Ter trabalho e não ter dinheiro para pagar uma casa. É um contrassenso e uma realidade em simultâneo, vivida por milhares de pessoas por todo o país, especialmente sentida nas grandes cidades. O preço das casas disparou nas últimas décadas e o crescimento salário médio ficou bem abaixo. Na origem da subida galopante estão vários fatores, um deles o programa de Vistos Gold, extinto há poucos meses pelo Governo.
Tanto o Governo como as autarquias correm atrás do prejuízo e já criaram programas para tornar a habitação num encargo razoável para as famílias. No entanto, a dimensão do problema faz com que as soluções criadas não consigam dar resposta à quantidade de pessoas que têm dificuldades para assegurar um direito consagrado na Constituição. A Renascença pediu os dados ao Instituto da Habitação e Reabilitação Urbana (IHRU), à Câmara de Lisboa e à Câmara do Porto.
Lisboa. Cinquenta vezes mais pedidos do que casas disponíveis
Na capital, o problema tem uma expressão incontornável. Em resposta à Renascença, a Câmara Municipal de Lisboa revela que nos últimos cinco anos (desde 2018), a autarquia entregou 1100 casas em regime de arrendamento acessível. Durante o mesmo período recebeu 57 mil e 600 candidaturas.
Trata-se de uma capacidade de responder a menos de 2% das candidaturas efetuadas. Ou, por outras palavras, que para cada casa, há perto de 52 candidaturas. Cada pessoa pode candidatar-se mais do que uma vez.
Na resposta enviada à Renascença, a autarquia liderada por Carlos Moedas explica que, em média, há 3200 candidaturas por cada concurso (que normalmente envolve algumas dezenas de casas para atribuir). O último, em abril, foi um concurso para 64 habitações na zona das Avenidas Novas.

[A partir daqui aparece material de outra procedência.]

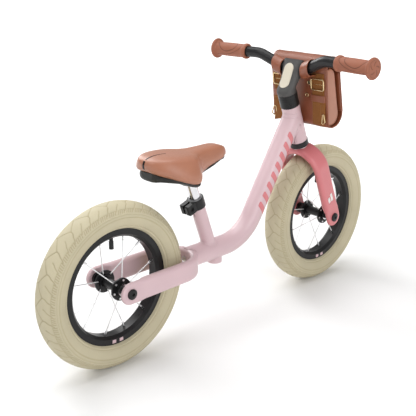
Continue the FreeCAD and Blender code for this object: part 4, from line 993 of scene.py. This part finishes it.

Os dados correspondem a habitações entregues pela autarquia nos dois mandatos que cobre. Com Fernando Medina, antigo presidente, a CML atribuiu 578 casas. Já com Carlos Moedas, a Câmara de Lisboa entregou 532 casas (até ao final do primeiro trimestre deste ano). Ou seja, das habitações em arrendamento acessível entregues nos últimos cinco anos, metade foram atribuídas por Medina, a outra metade por Moedas. Mas em mais de 80% dos casos, a construção foi iniciada pelo anterior executivo, liderado pelo agora ministro das Finanças, Fernando Medina.
Porto. 192 casas entregues e a incógnita das candidaturas
A Câmara Municipal do Porto conseguiu fazer chegar 192 habitações em arrendamento acessível através do programa “Porto com Sentido”. Em resposta à Renascença, a autarquia encabeçada por Rui Moreira esclarece que estas habitações foram atribuídas em 20 concursos, mas prefere não revelar quantas pessoas se candidataram, mesmo depois da insistência.
A autarquia portuense sublinha que “a promoção do arrendamento acessível é um dos eixos estratégicos da atuação do Município no que diz respeito à habitação” e quer colocar 1000 fogos em regime de arrendamento acessível entre o património da Câmara e dos proprietários que queiram colocar as suas habitações a preços controlados em troca de benefícios ficais (programa semelhante ao do IHRU).
Quanto ao património próprio, a Câmara Municipal do Porto tem “em perspetiva” a construção ou reabilitação de 180 habitações, num investimento de 22 milhões de euros que há de ser alavancado com fundos do PRR. Mas essas casas ainda não estão concluídas.
IHRU tem perto de 1100 chaves na mão
No Instituto da Habitação e Reabilitação Urbana, que está sob tutela do ministério da Habitação, há duas formas de colocar casas a um preço acessível no mercado: património do IHRU que é reabilitado e sorteado, ou casas de proprietários privados que colocam as suas casas num ‘subarrendamento’ a um preço acessível em troca de benefícios fiscais em sede de IRS.
Em resposta às perguntas da Renascença, o IHRU revela que nesta altura, há 1050 casas em arrendamento acessível “a grande maioria concentradas” em Lisboa e no Porto, e preferiu não revelar quantas candidaturas houve desde 2019, altura em que o programa foi criado.
Sobre as casas que pertencem efetivamente ao IHRU- um programa que foi criado mais recentemente – 36 já estão a ser habitadas com chave na mão nas duas cidades, e nesse programa houve 803 candidaturas válidas. Na resposta enviada, o IHRU frisa que “o grosso da operação está em fase de projeto ou empreitada” e que pretende atingir as 1500 casas no mercado.